With regard to systematic risk, Martellini said that smart indices have factor bias, liquidity bias, style bias, and sector bias, all of which can result in a lower beta than a market-cap-weighted index. However, he believes these biases can be measured and managed — and smart beta methodologies can be customized to still achieve good diversification. For instance, a small-cap bias can be made to disappear if an investor performs minimum-variance optimization based on the largest cap stocks. Martellini suggested that whenever investors pursue a smart beta, they are in fact investing in a bundle of methodological choices that at times are unclear. He advised investors to make their approach and choices explicit, and use them only if they feel comfortable.

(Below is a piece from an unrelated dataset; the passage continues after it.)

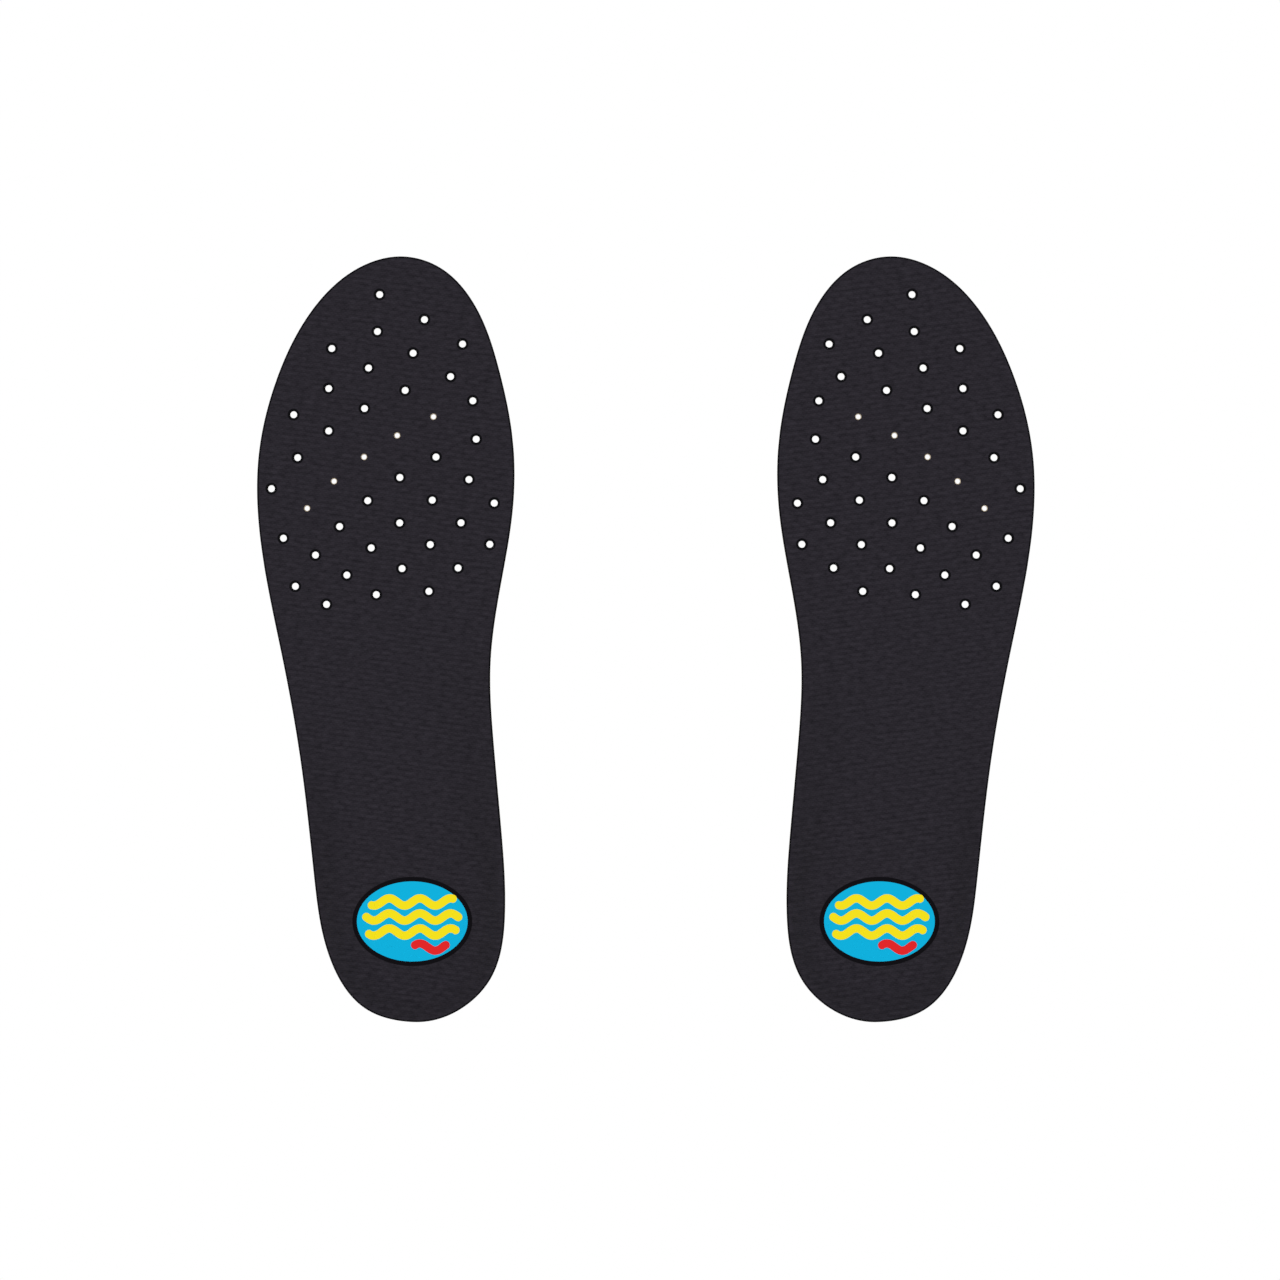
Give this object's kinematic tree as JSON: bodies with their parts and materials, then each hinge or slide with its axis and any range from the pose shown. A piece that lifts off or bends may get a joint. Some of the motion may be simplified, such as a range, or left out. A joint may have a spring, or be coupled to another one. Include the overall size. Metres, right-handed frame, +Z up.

Although investors are familiar with managing tracking error, the specific risks of smart beta strategies are “a more complex problem,” Martellini contended, for a simple reason: there is a large amount. “Smart beta weights deviate from market-cap weights so as to generate more attractive risk-adjusted performance; the risk is to fail the objective, because of the use of a suboptimal scheme, and/or because of the use of the wrong parameter estimates,” he explained. Martellini decomposed total specific risk into estimation risk and optimality risk — and further broke down estimation risk into parameter sample risk and parameter model risk. He said the natural approach to managing specific risks is not through hedging but rather through diversification. “In the presence of all this specific risk, investing in more than one smart beta can make sense,” he argued. More specifically, if different portfolio construction schemes involve different types of uncertainty, Martellini suggested that asset managers should be able to add value by packaging and putting together all the smart beta in a more meaningful way in order to diversify away specific risks.